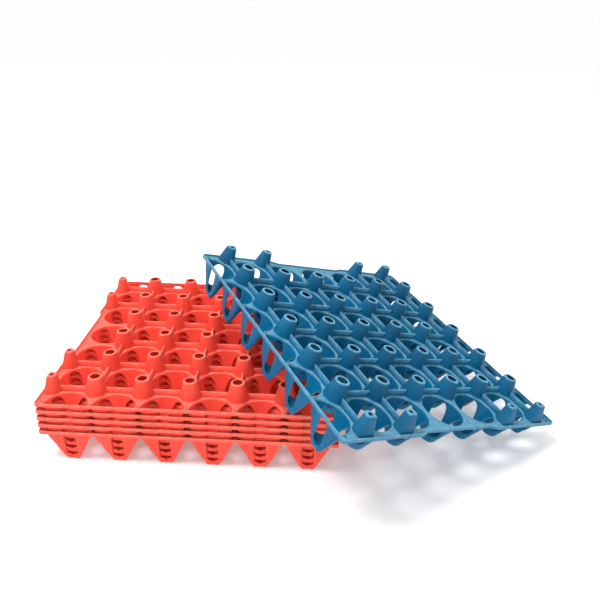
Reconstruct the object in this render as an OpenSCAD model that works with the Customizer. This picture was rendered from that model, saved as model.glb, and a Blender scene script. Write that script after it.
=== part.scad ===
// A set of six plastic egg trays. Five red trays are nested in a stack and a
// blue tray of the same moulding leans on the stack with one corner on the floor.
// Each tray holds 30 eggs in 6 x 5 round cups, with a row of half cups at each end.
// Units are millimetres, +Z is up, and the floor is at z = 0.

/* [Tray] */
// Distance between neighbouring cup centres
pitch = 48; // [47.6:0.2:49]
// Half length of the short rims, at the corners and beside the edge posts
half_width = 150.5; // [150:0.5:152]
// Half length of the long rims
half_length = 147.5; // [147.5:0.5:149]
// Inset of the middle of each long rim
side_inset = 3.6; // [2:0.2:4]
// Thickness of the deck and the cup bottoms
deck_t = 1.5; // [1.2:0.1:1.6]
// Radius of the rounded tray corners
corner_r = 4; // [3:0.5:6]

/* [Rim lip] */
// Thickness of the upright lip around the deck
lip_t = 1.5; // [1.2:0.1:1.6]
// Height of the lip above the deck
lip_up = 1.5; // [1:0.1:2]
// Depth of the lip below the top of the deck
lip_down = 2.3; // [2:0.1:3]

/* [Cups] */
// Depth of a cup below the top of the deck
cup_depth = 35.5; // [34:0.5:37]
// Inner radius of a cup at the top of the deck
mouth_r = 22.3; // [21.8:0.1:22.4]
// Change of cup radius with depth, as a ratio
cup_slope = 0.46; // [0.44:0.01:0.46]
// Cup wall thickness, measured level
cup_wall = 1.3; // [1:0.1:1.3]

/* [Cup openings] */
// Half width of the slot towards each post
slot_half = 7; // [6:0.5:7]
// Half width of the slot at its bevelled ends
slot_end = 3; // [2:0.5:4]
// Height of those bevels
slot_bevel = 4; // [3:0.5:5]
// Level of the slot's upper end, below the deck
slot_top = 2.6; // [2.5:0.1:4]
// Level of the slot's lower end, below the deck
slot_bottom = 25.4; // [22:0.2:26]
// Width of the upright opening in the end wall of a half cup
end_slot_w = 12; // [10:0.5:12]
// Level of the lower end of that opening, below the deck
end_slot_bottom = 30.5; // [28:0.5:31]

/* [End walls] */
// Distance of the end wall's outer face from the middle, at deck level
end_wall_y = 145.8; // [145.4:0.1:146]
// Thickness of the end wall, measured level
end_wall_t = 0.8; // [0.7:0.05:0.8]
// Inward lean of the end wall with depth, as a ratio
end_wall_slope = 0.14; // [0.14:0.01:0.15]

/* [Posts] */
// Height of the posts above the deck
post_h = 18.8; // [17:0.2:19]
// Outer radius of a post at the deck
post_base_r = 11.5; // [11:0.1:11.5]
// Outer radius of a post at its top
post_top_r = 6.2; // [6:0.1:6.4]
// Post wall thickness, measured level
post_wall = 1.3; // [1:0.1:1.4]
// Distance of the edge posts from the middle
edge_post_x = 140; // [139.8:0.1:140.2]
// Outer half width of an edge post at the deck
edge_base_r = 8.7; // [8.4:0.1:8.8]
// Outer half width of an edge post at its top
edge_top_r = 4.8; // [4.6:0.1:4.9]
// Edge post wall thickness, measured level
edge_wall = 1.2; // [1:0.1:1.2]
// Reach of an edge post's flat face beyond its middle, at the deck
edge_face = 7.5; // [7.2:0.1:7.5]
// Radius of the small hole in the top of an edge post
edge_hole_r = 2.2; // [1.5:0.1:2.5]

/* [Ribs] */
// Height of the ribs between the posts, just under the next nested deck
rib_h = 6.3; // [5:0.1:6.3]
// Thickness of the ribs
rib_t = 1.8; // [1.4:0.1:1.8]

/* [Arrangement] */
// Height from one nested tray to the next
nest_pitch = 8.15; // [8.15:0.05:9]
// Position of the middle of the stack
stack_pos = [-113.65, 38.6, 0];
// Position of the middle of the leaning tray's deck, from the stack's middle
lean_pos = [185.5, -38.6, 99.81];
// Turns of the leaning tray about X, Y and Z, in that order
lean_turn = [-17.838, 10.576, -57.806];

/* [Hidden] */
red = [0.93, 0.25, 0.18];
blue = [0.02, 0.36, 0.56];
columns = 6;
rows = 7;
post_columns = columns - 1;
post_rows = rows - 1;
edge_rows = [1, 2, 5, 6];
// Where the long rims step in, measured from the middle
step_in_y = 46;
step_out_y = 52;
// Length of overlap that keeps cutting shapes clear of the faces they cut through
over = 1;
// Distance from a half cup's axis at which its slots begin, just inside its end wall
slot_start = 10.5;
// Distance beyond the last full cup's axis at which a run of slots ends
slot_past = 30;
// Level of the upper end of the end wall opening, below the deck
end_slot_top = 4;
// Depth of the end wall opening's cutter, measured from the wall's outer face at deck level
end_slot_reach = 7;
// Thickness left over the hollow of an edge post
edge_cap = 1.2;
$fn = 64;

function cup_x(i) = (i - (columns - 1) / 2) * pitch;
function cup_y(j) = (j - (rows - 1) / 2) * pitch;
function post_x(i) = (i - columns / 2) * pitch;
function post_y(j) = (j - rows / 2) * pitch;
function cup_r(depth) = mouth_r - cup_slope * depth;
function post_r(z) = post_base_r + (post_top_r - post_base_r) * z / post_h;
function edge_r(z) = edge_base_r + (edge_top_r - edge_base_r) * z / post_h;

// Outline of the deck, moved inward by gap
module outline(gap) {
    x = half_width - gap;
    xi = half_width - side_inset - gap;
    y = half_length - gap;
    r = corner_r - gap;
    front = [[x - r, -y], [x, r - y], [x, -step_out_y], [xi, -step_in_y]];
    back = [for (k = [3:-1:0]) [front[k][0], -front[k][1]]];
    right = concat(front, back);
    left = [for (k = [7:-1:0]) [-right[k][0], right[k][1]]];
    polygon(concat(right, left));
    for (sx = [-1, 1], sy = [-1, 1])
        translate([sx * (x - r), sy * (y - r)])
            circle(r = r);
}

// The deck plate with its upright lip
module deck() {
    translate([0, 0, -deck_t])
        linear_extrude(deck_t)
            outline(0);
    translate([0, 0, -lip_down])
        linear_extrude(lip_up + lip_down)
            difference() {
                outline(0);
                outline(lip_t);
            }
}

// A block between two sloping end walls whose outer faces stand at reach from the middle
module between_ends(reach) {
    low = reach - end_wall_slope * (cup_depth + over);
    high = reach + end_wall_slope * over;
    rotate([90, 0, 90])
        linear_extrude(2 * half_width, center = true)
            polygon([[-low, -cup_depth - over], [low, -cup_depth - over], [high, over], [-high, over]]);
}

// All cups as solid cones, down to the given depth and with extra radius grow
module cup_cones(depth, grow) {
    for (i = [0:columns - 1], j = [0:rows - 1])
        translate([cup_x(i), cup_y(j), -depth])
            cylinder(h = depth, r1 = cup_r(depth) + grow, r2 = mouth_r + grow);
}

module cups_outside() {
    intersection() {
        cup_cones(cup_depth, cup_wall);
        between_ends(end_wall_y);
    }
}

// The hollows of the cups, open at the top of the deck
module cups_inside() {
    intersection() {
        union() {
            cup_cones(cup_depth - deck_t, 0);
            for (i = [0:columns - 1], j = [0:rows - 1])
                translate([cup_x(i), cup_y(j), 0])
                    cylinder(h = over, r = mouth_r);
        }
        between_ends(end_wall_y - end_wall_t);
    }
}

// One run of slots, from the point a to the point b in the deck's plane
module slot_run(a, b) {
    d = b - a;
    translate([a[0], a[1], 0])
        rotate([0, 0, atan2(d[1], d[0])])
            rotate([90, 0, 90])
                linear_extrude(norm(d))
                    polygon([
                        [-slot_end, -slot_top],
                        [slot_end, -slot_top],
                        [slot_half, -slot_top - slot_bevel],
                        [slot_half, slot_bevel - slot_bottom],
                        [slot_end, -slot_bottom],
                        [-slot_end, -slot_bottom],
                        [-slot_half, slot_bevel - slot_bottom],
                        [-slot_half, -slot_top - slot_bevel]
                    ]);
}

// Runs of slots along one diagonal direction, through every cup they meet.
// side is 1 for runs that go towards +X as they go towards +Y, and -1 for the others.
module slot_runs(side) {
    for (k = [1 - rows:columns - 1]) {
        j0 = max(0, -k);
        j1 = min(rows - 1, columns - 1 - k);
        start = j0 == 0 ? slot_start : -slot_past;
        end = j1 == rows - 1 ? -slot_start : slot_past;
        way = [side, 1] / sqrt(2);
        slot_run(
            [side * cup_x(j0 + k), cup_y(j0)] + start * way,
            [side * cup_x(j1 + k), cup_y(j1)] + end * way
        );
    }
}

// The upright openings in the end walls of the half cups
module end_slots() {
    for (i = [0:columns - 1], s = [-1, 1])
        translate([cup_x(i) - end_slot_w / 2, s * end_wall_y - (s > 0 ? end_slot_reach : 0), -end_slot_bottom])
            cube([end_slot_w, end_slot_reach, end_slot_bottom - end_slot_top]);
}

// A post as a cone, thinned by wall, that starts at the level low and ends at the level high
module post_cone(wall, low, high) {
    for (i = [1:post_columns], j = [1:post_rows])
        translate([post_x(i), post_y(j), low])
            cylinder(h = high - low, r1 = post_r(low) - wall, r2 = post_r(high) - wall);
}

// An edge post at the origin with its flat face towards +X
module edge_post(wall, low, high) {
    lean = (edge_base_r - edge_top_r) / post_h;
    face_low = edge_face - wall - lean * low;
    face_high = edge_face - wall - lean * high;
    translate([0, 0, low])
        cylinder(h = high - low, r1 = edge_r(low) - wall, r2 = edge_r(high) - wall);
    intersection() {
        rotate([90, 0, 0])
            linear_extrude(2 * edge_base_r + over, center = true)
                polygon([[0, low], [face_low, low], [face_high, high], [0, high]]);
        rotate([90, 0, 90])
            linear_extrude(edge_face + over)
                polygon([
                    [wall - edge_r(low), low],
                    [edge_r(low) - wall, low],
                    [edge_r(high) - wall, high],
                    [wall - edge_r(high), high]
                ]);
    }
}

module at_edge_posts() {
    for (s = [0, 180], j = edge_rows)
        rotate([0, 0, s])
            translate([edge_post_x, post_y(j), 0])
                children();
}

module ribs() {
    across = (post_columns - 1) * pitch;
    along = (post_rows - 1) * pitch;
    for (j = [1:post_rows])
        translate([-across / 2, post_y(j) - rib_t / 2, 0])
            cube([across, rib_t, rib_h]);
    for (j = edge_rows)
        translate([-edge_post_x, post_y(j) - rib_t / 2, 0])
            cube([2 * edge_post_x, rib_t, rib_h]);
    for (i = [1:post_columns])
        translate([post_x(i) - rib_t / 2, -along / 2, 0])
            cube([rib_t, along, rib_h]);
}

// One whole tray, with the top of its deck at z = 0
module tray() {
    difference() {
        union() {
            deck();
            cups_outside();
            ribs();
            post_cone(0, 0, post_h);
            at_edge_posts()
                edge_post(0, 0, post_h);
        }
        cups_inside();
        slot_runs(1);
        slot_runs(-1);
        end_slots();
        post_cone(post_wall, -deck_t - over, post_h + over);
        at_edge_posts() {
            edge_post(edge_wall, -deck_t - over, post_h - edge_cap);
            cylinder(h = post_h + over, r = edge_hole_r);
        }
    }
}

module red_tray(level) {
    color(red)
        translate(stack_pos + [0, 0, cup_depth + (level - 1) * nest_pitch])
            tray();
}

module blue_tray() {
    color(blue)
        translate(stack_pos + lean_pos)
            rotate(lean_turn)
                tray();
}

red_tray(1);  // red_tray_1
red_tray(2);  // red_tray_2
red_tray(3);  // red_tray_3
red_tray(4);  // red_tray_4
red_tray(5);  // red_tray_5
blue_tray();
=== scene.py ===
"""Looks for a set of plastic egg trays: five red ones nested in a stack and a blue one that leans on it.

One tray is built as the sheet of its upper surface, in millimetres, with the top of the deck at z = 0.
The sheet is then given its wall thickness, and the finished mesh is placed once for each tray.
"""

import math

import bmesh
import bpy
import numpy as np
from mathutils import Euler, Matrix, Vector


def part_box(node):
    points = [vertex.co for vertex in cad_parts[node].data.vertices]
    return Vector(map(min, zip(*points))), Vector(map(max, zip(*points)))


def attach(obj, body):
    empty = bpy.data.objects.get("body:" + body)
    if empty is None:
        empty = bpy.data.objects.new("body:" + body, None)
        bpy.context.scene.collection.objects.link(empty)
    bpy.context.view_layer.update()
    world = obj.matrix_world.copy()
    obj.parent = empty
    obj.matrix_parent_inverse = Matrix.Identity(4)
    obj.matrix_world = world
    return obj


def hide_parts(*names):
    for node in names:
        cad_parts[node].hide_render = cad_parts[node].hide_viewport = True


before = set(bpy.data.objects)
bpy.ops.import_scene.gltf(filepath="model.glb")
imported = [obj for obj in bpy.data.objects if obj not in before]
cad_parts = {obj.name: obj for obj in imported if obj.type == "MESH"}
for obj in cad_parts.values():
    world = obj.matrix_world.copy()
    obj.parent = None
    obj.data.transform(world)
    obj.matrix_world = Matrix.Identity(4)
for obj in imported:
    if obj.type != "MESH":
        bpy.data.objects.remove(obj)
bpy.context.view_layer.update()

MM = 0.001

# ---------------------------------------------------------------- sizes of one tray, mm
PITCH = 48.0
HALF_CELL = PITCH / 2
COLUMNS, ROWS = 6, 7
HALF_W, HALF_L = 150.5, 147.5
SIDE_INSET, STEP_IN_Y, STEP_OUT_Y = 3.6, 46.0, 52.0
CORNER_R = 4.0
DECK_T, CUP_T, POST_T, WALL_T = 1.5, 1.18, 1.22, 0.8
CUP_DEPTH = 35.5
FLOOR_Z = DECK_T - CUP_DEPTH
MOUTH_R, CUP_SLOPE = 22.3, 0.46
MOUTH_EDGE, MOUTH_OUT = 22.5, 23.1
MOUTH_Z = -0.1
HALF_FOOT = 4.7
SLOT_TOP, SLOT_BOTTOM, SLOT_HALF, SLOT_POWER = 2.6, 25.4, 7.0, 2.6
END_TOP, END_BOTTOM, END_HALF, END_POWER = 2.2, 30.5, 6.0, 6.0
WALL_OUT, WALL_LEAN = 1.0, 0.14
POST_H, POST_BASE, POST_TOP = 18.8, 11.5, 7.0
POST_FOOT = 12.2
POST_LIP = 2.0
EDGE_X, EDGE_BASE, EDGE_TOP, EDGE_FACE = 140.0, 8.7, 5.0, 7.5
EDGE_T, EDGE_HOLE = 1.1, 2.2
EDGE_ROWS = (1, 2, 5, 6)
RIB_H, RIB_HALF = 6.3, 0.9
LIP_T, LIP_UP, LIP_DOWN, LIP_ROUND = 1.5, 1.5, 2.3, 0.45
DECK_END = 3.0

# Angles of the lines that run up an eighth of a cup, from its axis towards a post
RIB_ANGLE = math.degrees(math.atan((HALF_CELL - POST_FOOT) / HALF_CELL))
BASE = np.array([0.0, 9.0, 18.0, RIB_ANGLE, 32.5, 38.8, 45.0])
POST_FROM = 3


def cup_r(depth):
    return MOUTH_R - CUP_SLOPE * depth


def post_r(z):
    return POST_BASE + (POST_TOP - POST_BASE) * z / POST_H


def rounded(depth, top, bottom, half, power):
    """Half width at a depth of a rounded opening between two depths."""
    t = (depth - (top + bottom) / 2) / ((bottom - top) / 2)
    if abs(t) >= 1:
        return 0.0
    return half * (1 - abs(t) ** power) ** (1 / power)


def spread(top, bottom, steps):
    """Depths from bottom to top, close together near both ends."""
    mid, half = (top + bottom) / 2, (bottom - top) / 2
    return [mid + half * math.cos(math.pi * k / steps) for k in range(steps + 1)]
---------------
Request — Between the line containing "cylinder(h = post_h" and the line containing "leans on it." lies the part to return. Return it exactly, counting both of those lines.

Solution for this exercise —
            cylinder(h = post_h + over, r = edge_hole_r);
        }
    }
}

module red_tray(level) {
    color(red)
        translate(stack_pos + [0, 0, cup_depth + (level - 1) * nest_pitch])
            tray();
}

module blue_tray() {
    color(blue)
        translate(stack_pos + lean_pos)
            rotate(lean_turn)
                tray();
}

red_tray(1);  // red_tray_1
red_tray(2);  // red_tray_2
red_tray(3);  // red_tray_3
red_tray(4);  // red_tray_4
red_tray(5);  // red_tray_5
blue_tray();
=== scene.py ===
"""Looks for a set of plastic egg trays: five red ones nested in a stack and a blue one that leans on it.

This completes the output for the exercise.